* Begin *

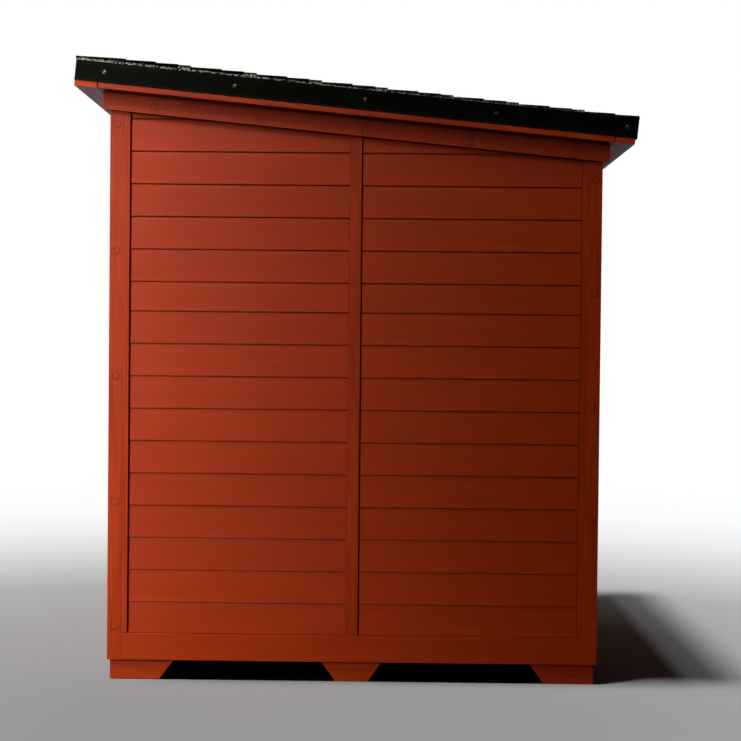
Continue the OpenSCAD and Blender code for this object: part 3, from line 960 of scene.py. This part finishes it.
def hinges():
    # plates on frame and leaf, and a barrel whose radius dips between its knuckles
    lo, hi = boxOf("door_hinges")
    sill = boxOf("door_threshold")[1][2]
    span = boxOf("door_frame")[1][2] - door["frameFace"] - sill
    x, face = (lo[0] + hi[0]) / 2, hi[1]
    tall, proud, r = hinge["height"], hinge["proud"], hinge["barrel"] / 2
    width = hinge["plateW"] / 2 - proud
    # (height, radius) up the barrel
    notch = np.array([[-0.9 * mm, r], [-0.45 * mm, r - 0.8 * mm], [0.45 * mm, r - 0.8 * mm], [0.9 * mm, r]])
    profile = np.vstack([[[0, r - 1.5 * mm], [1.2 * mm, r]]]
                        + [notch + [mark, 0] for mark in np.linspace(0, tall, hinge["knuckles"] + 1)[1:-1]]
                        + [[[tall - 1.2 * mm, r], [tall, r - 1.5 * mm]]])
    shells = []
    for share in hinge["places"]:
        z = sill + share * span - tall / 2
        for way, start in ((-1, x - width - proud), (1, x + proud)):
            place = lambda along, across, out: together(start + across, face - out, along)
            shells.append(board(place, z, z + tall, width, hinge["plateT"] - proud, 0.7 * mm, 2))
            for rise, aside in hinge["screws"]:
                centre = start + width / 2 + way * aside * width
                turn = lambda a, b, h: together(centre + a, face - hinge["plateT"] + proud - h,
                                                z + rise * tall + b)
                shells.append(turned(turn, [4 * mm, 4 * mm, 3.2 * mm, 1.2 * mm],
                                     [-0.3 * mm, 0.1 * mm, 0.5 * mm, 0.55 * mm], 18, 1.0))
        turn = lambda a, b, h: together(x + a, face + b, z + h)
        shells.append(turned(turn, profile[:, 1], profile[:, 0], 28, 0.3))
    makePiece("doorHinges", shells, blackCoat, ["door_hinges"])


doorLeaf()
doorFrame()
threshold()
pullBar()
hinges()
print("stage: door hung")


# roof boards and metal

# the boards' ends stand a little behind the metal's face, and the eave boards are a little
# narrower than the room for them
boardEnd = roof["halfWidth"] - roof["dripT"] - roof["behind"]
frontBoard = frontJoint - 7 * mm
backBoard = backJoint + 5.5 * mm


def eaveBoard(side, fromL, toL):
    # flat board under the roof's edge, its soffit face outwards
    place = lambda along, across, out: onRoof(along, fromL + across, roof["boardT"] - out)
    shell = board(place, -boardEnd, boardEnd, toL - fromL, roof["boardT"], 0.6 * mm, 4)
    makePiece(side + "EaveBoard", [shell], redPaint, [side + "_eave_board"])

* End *

**Problem to solve**
Copy out the full listing exactly.

**Finished task**
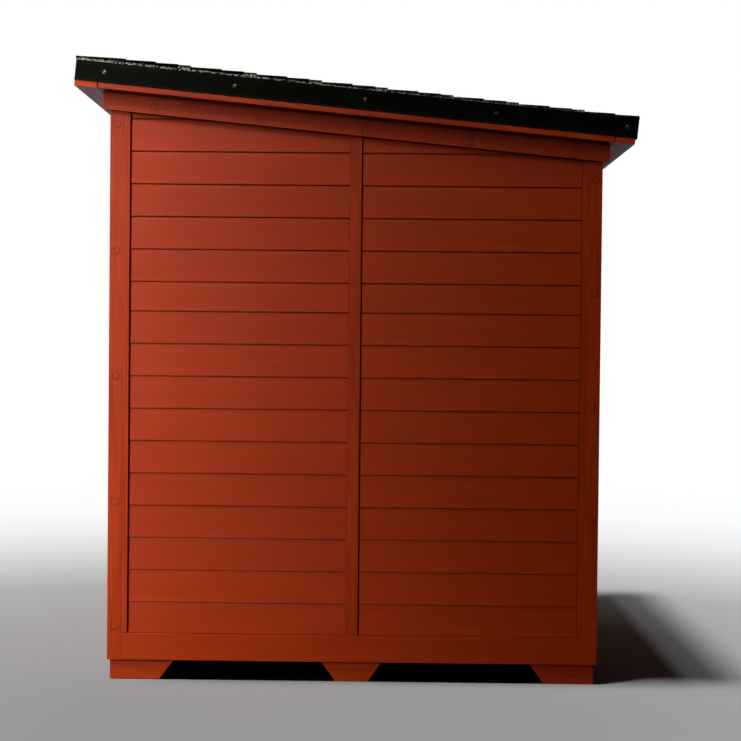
Continue the OpenSCAD and Blender code for this object: part 3, from line 960 of scene.py. This part finishes it.
def hinges():
    # plates on frame and leaf, and a barrel whose radius dips between its knuckles
    lo, hi = boxOf("door_hinges")
    sill = boxOf("door_threshold")[1][2]
    span = boxOf("door_frame")[1][2] - door["frameFace"] - sill
    x, face = (lo[0] + hi[0]) / 2, hi[1]
    tall, proud, r = hinge["height"], hinge["proud"], hinge["barrel"] / 2
    width = hinge["plateW"] / 2 - proud
    # (height, radius) up the barrel
    notch = np.array([[-0.9 * mm, r], [-0.45 * mm, r - 0.8 * mm], [0.45 * mm, r - 0.8 * mm], [0.9 * mm, r]])
    profile = np.vstack([[[0, r - 1.5 * mm], [1.2 * mm, r]]]
                        + [notch + [mark, 0] for mark in np.linspace(0, tall, hinge["knuckles"] + 1)[1:-1]]
                        + [[[tall - 1.2 * mm, r], [tall, r - 1.5 * mm]]])
    shells = []
    for share in hinge["places"]:
        z = sill + share * span - tall / 2
        for way, start in ((-1, x - width - proud), (1, x + proud)):
            place = lambda along, across, out: together(start + across, face - out, along)
            shells.append(board(place, z, z + tall, width, hinge["plateT"] - proud, 0.7 * mm, 2))
            for rise, aside in hinge["screws"]:
                centre = start + width / 2 + way * aside * width
                turn = lambda a, b, h: together(centre + a, face - hinge["plateT"] + proud - h,
                                                z + rise * tall + b)
                shells.append(turned(turn, [4 * mm, 4 * mm, 3.2 * mm, 1.2 * mm],
                                     [-0.3 * mm, 0.1 * mm, 0.5 * mm, 0.55 * mm], 18, 1.0))
        turn = lambda a, b, h: together(x + a, face + b, z + h)
        shells.append(turned(turn, profile[:, 1], profile[:, 0], 28, 0.3))
    makePiece("doorHinges", shells, blackCoat, ["door_hinges"])


doorLeaf()
doorFrame()
threshold()
pullBar()
hinges()
print("stage: door hung")


# roof boards and metal

# the boards' ends stand a little behind the metal's face, and the eave boards are a little
# narrower than the room for them
boardEnd = roof["halfWidth"] - roof["dripT"] - roof["behind"]
frontBoard = frontJoint - 7 * mm
backBoard = backJoint + 5.5 * mm


def eaveBoard(side, fromL, toL):
    # flat board under the roof's edge, its soffit face outwards
    place = lambda along, across, out: onRoof(along, fromL + across, roof["boardT"] - out)
    shell = board(place, -boardEnd, boardEnd, toL - fromL, roof["boardT"], 0.6 * mm, 4)
    makePiece(side + "EaveBoard", [shell], redPaint, [side + "_eave_board"])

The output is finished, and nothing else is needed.